Ocho meses después de la muerte de Isabel II, la monarquía británica sigue de momento en pie y, paradójicamente, la «malvada» Camilla —que ha aguantado un chaparrón de años sin expresar una queja— ha contribuido a mejorar la imagen de Carlos ante su pueblo. «Ella tiene los pies en la tierra y disfruta de tanto en tanto de un gin-tonic», cuenta la historiadora alemana Karina Urbach, afincada en Cambridge, quien cree que la personalidad «estable» de la reina consorte le viene perfecta al monarca.
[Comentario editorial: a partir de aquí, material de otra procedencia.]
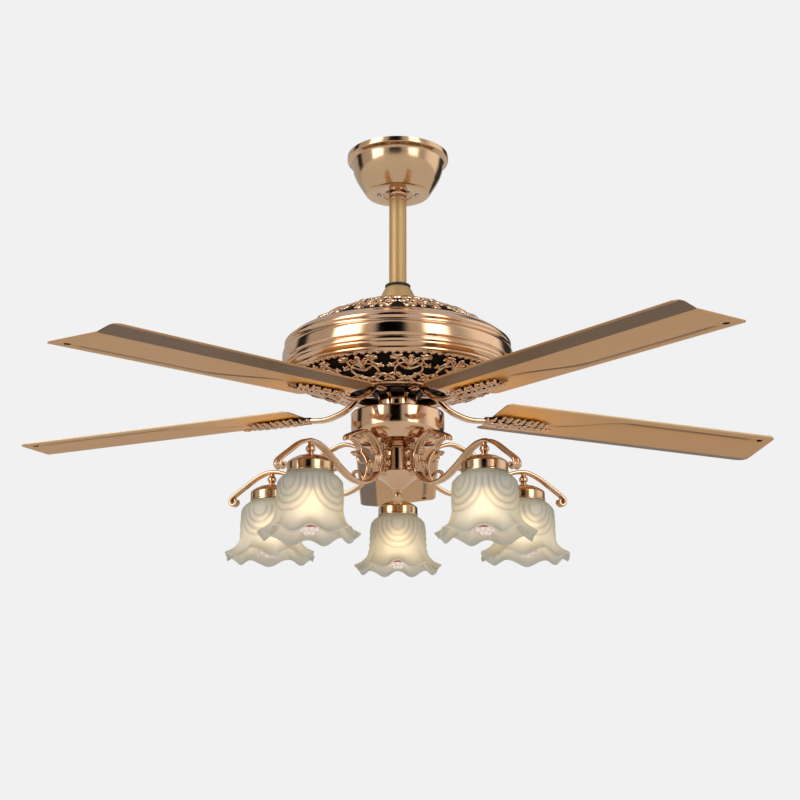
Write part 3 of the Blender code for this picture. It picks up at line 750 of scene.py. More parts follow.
class FAN_OT_stage(bpy.types.Operator):
    """Makes the camera, the soft studio light, the pale floor and the light that the bulbs throw"""

    bl_idname = "fan.stage"
    bl_label = "Stage"

    def execute(self, context):
        scene = context.scene
        scene.view_settings.view_transform = "Standard"
        lens = bpy.data.cameras.new("camera")
        lens.lens = LENS
        lens.sensor_width = 36
        lens.clip_end = 100
        camera = bpy.data.objects.new("camera", lens)
        camera.location = EYE
        camera.rotation_euler = (math.radians(90 + EYE_TILT), 0, 0)
        scene.collection.objects.link(camera)
        scene.camera = camera
        studio_world()
        edit = bmesh.new()
        bmesh.ops.create_grid(edit, x_segments=8, y_segments=8, size=30)
        bmesh.ops.translate(edit, verts=edit.verts, vec=(0, 0, FLOOR_HEIGHT))
        mesh = bpy.data.meshes.new("floor")
        edit.to_mesh(mesh)
        edit.free()
        mesh.materials.append(finish("pale_floor_paint"))
        floor = bpy.data.objects.new("floor", mesh)
        scene.collection.objects.link(floor)
        for number, turn in enumerate(LAMP_TURNS, 1):
            lamp = bpy.data.lights.new(f"lamp_glow_{number}", "POINT")
            lamp.energy = GLOW_POWER
            lamp.color = linear("#FFDC74")
            lamp.shadow_soft_size = GLOW_RADIUS
            glow = bpy.data.objects.new(f"lamp_glow_{number}", lamp)
            scene.collection.objects.link(glow)
            glow.parent = frame["bodies"][HANGING]
            glow.location = (GLOW_REACH * math.cos(turn), GLOW_REACH * math.sin(turn), GLOW_HEIGHT)
            glow.visible_camera = False
            glow.visible_glossy = False
        return {"FINISHED"}


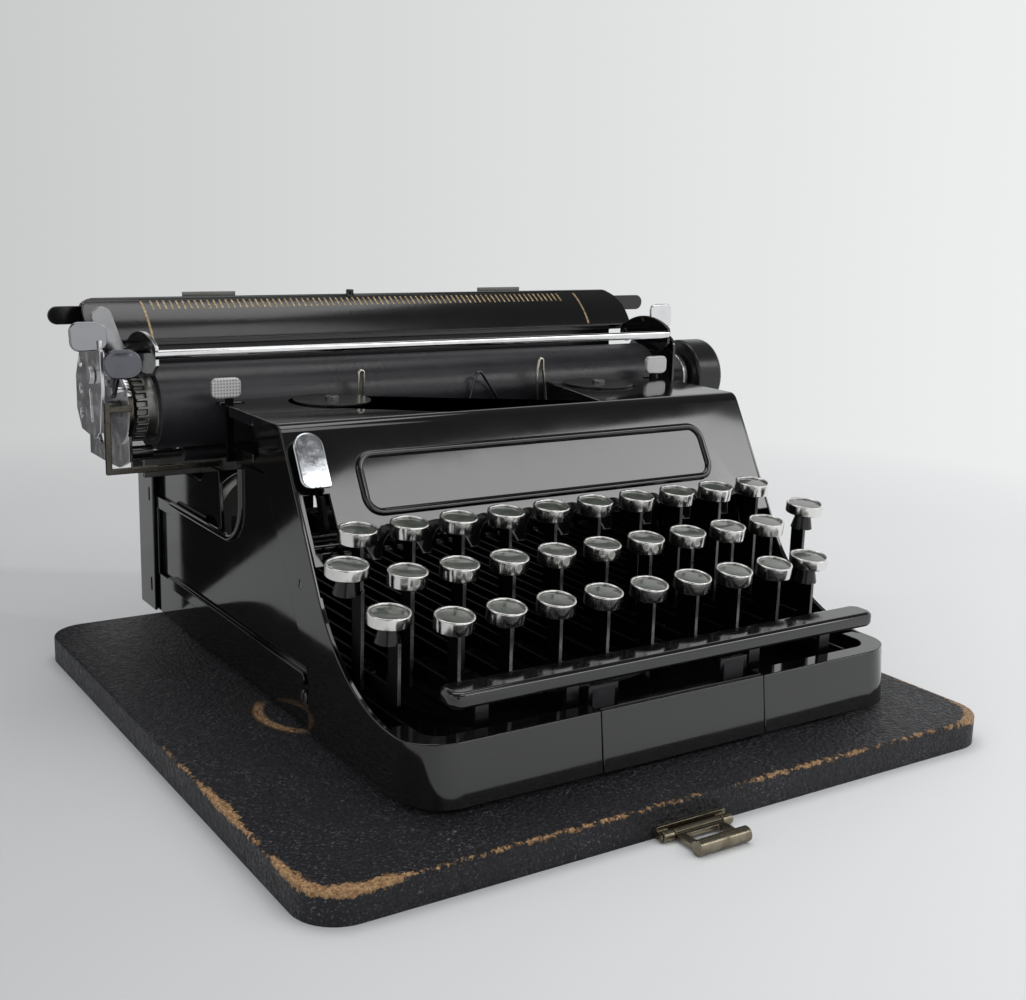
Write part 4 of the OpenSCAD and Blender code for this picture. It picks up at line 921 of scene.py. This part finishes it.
def long_bar(name, section, x0, x1, body, finish):
    """A bar along x whose section is given as (y, z) points in millimetres."""
    count = len(section)
    verts = [at(x, y, z) for x in (x0, x1) for y, z in section]
    faces = [list(range(count)), list(reversed(range(count, 2 * count)))]
    faces += [[i, count + i, count + (i + 1) % count, (i + 1) % count] for i in range(count)]
    piece = mesh_piece(name, verts, faces, body, finish)
    made = bmesh.new()
    made.from_mesh(piece.data)
    bmesh.ops.recalc_face_normals(made, faces=made.faces)
    made.to_mesh(piece.data)
    made.free()
    smooth(piece.data)
    return piece


# Operators


class MakeCasing(Operator):
    """Finishes the casing: shell with its frame line, side plates, rear cover, base and screws."""

    bl_idname = "typewriter.make_casing"
    bl_label = "Casing"

    def execute(self, context):
        radius = settings("pieces").edge_radius
        fine_radius = radius * 0.8
        dressed("front_shell", ["black_enamel"], radius, segments=3, reshape=self.skirt_lean)
        dressed("side_plates", ["black_enamel"], fine_radius)
        dressed("rear_cover", ["black_enamel"], radius)
        dressed("base_pan", ["black_enamel"], fine_radius, reshape=self.skirt_lean)
        self.panel_frame()
        self.opening_lips()
        for side, sign in SIDES:
            for spot, (y, z) in CHEEK_SCREWS.items():
                place = at(sign * (HALF_BODY - 0.4), y, z)
                screw(f"cheek_screw_{side}_{spot}", place, "-X" if sign < 0 else "X", 2.5, 70)
        for x in (-88.0, 88.0):
            for z in (9.0, 52.0):
                screw(f"rear_screw_{int(x)}_{int(z)}", at(x, 177.6, z), "Y", 2.6, 40)
        return {"FINISHED"}

    @staticmethod
    def skirt_lean(point):
        """How far a point of the pressed skirt moves, as the skirt leans back towards its top."""
        share = min(max((SKIRT_BACK - point.y) / SKIRT_FADE, 0), 1)
        height = min(max(point.z, SKIRT_FOOT), SKIRT_TOP) - (SKIRT_FOOT + SKIRT_TOP) / 2
        return Vector((0, SKIRT_LEAN * height * share, 0))

    def opening_lips(self):
        """The rolled lip round each side's opening."""
        lip = [(66.0, 79.5), (66.0, 72.0)] + arc(15.0, 180, 270, 8, (81.0, 66.0)) + [(140.0, 51.0)]
        for side, sign in SIDES:
            line = [at(sign * (HALF_BODY - 1.4), y, z) for y, z in lip]
            rod_piece(f"opening_lip_{side}", line, 1.3 * MM, "machine", "black_enamel", resolution=5)

    def panel_frame(self):
        """A half-round bead pressed round a plain field on the front panel."""
        wide, high, corner, bead = 150.0, 21.0, 6.0, 1.3
        up = Vector((0, math.cos(PANEL_SLOPE), math.sin(PANEL_SLOPE)))
        middle = at(0, panel_y(FIELD_Z), FIELD_Z)
        line = [middle + Vector((x * MM, 0, 0)) + up * (y * MM)
                for x, y in round_rect(wide, high, corner, 10)]
        rod_piece("name_frame_bead", line, bead * MM, "machine", "black_enamel", closed=True, resolution=6)


class MakeBoard(Operator):
    """Finishes the case board, its covering and the hasp."""

    bl_idname = "typewriter.make_board"
    bl_label = "Case board"

    def execute(self, context):
        dressed("case_board", ["board_covering", "aged_nickel"], 1.1 * MM, segments=4,
                choose=lambda middle, normal: 1 if middle.y < BOARD_FRONT - 0.1 else 0, share=self.share)
        dressed("board_hasp", ["aged_nickel"], 0.3 * MM)
        return {"FINISHED"}

    @staticmethod
    def share(middle):
        """The underside stays sharp, because the leaf ends just above it, and the leaf is finer."""
        if middle.z < BOARD_UNDER + 0.3:
            return 0.0
        before_front = middle.y < BOARD_FRONT + 0.1 and middle.z < -1
        return 0.2 if before_front and LEAF_LEFT < middle.x < LEAF_RIGHT else 1.0


class MakeKeys(Operator):
    """Makes the key tops: nickel ring, plain disc under glass, cup and lever."""

    bl_idname = "typewriter.make_keys"
    bl_label = "Keys"

    def execute(self, context):
        for step, (row, (count, y, top, tilt)) in enumerate(ROWS.items()):
            for i in range(count):
                node = f"key_{row}_{i + 1}"
                x = FIRST_KEY_X + step * KEY_PITCH / 3 + i * KEY_PITCH
                self.lever(node, top - PACKED_RING_HEIGHT)
                self.key_top(node, (x, y, top + RING_RISE), RING, tilt)
        for node, places in SHIFT_KEYS.items():
            dressed(node, ["shaded_lever_black", "lever_highlight"], 0.2 * MM, choose=self.front_highlight,
                    keep=lambda middle, normal, rings=places: not self.in_ring(middle, rings))
            for (side, sign), place in zip(SIDES, places):
                self.key_top(node, place, SHIFT_RING, SHIFT_TILT, "_" + side)
        return {"FINISHED"}

    @staticmethod
    def in_ring(middle, places):
        """Tells whether a face of a packed shift key belongs to its ring or the ring's neck."""
        reach, depth = 7.4, 9.75
        return any(math.hypot(middle.x - x, middle.y - y) < reach and middle.z > top - depth
                   for x, y, top in places)

    @staticmethod
    def front_highlight(middle, normal):
        """Painted highlight: the front face of a stem, given a paler metal finish for the bright line along
        it.
        """
        return 1 if normal.y < -0.9 and middle.z > 25 else 0

    def lever(self, node, under_ring):
        """A key's lever and stem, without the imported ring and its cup."""
        dressed(node, ["shaded_lever_black", "lever_highlight"], 0.15 * MM, choose=self.front_highlight,
                keep=lambda middle, normal: middle.z < under_ring - 1.5)

    def key_top(self, node, place, size, tilt, side=""):
        """Cup, ring and glazed disc of a key, leaning towards the typist."""
        radius, height = size
        sides = settings("pieces").ring_sides
        body = body_of(node)
        spot = tilted(at(*place), tilt)
        neck = [(0.0, -height - 1.5), (1.9, -height - 1.5)]
        if side:
            # The wider shift keys stand on a thick neck
            neck = [(0.0, -height - 6.0), (4.1, -height - 6.0), (3.3, -height - 2.6)]
        bowl = [(2.9, -height - 1.1), (radius - 1.9, -height - 0.1), (radius - 0.9, -height + 0.05)]
        turned(node + side + "_cup", neck + bowl, spot, body, "black_satin", sides)
        inner = radius - 2 * RING_LIP
        outline = [(radius - 1.1, -height)] + arc(0.45, -90, 0, 4, (radius - 0.5, -height + 0.45))
        outline += [(radius, -0.75), (radius, -0.5)]
        outline += arc(RING_LIP, 0, 180, 8, (radius - RING_LIP, -RING_LIP))
        outline += [(inner, -0.5), (inner, -1.0)]
        ring = turned(node + side + "_ring", outline, spot, body, "key_nickel", sides)
        glass = [(inner, -0.8)]
        glass += [(inner * math.cos(a), -0.8 + 0.3 * math.sin(a)) for a in (0.3, 0.6, 0.9, 1.2, 1.4)]
        turned(node + side + "_disc", glass + [(0.0, -0.5)], spot, body, "glazed_disc", sides)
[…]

Gracias a ella, Carlos III hizo quizá uno de los descubrimientos más chocantes de su vida doméstica el día que encontró su comida cubierta por una desagradable capa de plástico. «Es papel film, querido», le aclaró Camilla, según cuenta Bower en su libro. Para ilustrar esa distancia de Carlos con el mundo real, también asegura que tras enterarse, durante un viaje a Hong Kong especialmente incómodo, de que estaba volando en clase turista escribió en su diario: «Es el final del Imperio, suspiré».

Petulancia y sensibilidad, ira y amabilidad se combinan en su anecdotario, en el que el hombre al que emociona ver florecer las orquídeas y que se maravilla de que existan 650 tipos de helechos es capaz de arrojar objetos contra la radio cuando las noticias son críticas con su figura o, en un arranque de ira, agarrar por la garganta a un ayudante de cámara, que acabó refugiándose en un armario, como contó el afectado. Si alguien necesitaba más pruebas de ese mal genio, a las pocas horas de convertirse en rey, el mundo entero pudo ver cómo se irritaba al firmar los documentos de su proclamación y día después protestaba durante otra firma tras mancharse las manos con la tinta de una pluma: «¡Oh, Dios! ¡Odio esto! ¡No puedo soportar esta maldita cosa!». Nada que ver con el «nunca quejarse ni dar explicaciones» que siguió escrupulosamente su madre.

En lo que sí ha sido un alumno aventajado de Isabel II ha sido en cultivar su fortuna personal. Según The Guardian, el soberano tiene 1.815 millones de libras (más de 2.000 millones de euros). Y aunque mantiene a raya la calefacción en casa, donde se pasa frío, según algún familiar, el año pasado se gastó 2,2 millones de euros en viajes en helicóptero.